Em março de 2021, no julgamento do RE 635546, foi fixada a seguinte tese, com repercussão geral: "A equiparação de remuneração de remuneração entre empregados da empresa tomadora de serviços e empregados da empresa contratada (terceirizada) fere o princípio da livre iniciativa, por se tratarem de agentes econômicos distintos, que não podem estar sujeitos a decisões empresariais que não são suas".
A decisão em testilha afastou a possibilidade de equiparação remuneratória entre empregado efetivo e terceirizado que desempenhem as mesmas atribuições, com amparo no art. 12, a, da lei 6019/74 (dispositivo idealizado apenas para os temporários).

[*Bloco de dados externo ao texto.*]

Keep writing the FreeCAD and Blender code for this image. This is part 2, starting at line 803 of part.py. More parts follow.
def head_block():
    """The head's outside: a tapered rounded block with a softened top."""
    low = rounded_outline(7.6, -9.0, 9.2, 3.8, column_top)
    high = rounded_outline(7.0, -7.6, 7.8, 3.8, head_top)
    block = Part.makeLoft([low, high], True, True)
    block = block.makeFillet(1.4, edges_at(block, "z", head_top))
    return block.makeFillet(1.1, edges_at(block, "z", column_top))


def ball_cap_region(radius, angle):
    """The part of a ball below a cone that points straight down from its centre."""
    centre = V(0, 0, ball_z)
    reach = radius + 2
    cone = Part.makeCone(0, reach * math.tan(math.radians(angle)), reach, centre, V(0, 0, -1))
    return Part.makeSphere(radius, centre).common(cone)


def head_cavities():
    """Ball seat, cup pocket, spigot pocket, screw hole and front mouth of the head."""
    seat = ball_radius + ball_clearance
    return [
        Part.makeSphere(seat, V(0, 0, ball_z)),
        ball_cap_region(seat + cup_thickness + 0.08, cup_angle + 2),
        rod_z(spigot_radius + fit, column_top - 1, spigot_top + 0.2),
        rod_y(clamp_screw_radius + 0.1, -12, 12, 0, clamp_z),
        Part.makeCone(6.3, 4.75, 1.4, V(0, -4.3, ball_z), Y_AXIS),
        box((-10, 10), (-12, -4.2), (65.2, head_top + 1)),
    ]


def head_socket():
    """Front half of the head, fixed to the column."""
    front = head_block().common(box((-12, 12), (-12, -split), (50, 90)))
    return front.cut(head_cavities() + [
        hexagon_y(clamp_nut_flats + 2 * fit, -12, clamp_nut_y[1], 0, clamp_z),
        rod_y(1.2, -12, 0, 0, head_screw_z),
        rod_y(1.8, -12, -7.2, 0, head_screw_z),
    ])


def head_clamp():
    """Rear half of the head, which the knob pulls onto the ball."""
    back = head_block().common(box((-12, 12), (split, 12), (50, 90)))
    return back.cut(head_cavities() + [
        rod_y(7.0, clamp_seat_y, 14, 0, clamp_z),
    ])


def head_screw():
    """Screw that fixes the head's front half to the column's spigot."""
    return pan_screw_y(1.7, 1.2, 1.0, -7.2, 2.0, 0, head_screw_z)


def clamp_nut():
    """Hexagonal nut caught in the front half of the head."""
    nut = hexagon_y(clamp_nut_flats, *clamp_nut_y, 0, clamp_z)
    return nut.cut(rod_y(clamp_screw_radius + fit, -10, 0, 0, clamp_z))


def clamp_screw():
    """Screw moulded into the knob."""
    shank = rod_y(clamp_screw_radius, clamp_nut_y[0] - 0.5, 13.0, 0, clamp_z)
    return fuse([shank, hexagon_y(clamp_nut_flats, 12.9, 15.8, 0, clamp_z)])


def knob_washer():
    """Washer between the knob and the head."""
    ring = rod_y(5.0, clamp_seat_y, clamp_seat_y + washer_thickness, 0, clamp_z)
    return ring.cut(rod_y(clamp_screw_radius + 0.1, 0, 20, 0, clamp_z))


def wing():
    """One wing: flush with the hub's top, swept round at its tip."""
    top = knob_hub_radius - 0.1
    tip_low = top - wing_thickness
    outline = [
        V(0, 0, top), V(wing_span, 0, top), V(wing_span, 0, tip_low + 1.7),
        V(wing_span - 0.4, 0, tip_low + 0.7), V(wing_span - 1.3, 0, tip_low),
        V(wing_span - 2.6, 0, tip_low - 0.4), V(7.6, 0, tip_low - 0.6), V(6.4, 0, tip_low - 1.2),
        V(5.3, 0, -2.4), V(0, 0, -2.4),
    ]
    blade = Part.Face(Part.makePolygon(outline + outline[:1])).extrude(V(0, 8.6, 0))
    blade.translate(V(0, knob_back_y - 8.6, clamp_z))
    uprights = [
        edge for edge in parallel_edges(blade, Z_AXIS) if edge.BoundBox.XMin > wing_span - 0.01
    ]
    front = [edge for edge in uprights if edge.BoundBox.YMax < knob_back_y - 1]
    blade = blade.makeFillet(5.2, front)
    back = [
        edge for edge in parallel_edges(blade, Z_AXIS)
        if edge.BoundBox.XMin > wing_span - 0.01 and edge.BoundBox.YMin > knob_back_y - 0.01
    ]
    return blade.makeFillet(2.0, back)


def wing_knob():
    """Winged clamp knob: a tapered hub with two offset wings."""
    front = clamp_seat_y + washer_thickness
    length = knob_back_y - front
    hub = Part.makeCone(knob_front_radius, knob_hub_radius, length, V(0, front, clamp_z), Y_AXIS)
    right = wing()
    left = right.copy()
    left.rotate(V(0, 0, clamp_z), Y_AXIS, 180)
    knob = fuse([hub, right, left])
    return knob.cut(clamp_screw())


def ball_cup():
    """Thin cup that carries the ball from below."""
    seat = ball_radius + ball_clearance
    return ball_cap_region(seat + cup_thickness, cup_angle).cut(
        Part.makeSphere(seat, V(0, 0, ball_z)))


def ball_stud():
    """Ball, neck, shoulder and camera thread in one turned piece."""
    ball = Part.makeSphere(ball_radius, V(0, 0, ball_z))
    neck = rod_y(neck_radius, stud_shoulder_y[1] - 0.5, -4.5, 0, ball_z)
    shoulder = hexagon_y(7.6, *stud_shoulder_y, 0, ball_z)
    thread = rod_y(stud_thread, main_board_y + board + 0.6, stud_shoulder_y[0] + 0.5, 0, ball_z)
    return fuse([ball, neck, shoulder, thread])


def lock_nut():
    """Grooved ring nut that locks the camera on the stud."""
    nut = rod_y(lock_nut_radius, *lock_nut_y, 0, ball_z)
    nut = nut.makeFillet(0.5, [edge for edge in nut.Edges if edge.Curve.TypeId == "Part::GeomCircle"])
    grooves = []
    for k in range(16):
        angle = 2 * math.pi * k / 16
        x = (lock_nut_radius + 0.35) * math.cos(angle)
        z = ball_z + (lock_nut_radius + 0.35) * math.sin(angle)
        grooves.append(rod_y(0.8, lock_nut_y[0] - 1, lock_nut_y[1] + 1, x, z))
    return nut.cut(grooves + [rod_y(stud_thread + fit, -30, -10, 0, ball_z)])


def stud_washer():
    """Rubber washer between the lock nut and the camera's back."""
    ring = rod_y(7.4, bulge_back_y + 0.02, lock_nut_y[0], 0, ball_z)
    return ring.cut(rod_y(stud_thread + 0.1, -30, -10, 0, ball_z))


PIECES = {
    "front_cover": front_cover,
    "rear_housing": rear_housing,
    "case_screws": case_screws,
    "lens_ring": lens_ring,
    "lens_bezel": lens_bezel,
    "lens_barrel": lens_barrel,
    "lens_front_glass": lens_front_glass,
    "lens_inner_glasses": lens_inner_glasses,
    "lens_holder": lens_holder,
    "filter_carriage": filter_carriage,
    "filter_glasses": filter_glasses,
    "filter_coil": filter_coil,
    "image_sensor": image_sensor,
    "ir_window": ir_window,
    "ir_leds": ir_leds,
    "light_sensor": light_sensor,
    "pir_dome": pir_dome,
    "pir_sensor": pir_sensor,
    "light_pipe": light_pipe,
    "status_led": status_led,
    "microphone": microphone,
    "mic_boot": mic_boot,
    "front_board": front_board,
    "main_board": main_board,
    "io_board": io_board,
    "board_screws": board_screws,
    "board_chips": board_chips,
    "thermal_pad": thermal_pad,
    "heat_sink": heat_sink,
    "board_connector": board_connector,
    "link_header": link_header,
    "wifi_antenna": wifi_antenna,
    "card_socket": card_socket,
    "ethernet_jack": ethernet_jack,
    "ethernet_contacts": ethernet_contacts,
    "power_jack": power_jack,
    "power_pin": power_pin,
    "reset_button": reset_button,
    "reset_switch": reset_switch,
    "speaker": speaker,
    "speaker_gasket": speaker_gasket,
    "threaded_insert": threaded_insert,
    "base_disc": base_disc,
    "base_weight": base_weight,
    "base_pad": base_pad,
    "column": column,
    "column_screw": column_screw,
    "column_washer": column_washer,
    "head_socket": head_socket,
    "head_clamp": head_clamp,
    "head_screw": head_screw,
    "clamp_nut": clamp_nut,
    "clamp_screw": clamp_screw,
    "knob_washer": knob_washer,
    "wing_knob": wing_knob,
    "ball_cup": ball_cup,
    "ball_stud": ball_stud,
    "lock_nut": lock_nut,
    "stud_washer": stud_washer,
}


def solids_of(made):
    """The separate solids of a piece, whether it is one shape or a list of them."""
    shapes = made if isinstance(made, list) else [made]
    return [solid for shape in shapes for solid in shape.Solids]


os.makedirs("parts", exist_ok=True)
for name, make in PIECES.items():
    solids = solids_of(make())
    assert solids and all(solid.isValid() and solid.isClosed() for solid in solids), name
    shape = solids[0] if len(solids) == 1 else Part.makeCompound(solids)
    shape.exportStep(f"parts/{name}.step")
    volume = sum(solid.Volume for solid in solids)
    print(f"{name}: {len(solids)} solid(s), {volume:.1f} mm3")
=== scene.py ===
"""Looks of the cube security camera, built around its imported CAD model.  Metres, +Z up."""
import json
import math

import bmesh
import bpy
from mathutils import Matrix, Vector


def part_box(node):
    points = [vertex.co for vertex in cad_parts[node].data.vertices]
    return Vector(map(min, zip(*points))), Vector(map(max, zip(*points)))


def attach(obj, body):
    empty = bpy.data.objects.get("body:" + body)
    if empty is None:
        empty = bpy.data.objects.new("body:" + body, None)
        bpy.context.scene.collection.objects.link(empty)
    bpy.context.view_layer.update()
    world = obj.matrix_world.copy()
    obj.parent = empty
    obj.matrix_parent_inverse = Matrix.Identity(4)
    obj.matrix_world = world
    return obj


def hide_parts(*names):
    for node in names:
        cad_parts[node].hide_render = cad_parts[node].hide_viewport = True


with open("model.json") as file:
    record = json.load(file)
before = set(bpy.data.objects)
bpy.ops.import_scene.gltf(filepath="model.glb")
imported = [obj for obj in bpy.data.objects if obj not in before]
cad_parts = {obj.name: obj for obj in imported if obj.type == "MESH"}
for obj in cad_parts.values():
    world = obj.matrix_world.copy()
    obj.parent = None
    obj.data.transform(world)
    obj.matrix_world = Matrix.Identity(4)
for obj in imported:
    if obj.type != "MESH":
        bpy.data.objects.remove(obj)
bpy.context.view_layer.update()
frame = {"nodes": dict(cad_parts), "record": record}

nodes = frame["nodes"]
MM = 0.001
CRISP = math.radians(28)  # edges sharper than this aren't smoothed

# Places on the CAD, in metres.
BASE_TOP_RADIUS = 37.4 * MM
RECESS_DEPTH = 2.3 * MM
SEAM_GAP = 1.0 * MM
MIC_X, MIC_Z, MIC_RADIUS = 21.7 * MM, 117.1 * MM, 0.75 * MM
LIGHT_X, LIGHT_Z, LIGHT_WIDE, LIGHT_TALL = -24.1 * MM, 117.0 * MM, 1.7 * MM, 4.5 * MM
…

Importante destacar o seguinte trecho do voto do Ministro Luís Roberto Barroso: "Exigir que os valores de remuneração sejam os mesmos entre empregados da tomadora de serviço e empregados da contratada significa, por via transversa, retirar do agente econômico a opção pela terceirização para fins de redução de custos".
Pronto, chegamos à resposta daquela minha última pergunta: sim, a terceirização serve para baratear custos de mão-de-obra.
Então, em resumo, consolidando a jurisprudência fixada pelo STF de 2018 a 2021 sobre o tema, e trazendo ainda a previsão legal vigente desde a Lei da Reforma Trabalhista, podemos concluir: não só chancelamos, enquanto sistema, o comércio do humano pelo humano, mas também o comércio mais barato.
Fica a questão: para que, neste cenário, serve o Direito do Trabalho? Como compatibilizar um ramo do Direito destinado a reequilibrar juridicamente o desequilíbrio material entre capital e trabalho se o nosso sistema jurídico hoje se volta para a coisificação e precificação barateada do trabalho humano?
Este articulista não tem respostas. Este texto não tem respostas. Apenas traduz a perplexidade do ponto em que nos encontramos enquanto sistema jurídico, completamente divorciados de um regime de dignificação do trabalho humano.
Para que possamos acordar, enquanto é tempo, antes que não sejamos melhores do que os mercadores de escravos na era do imperialismo europeu.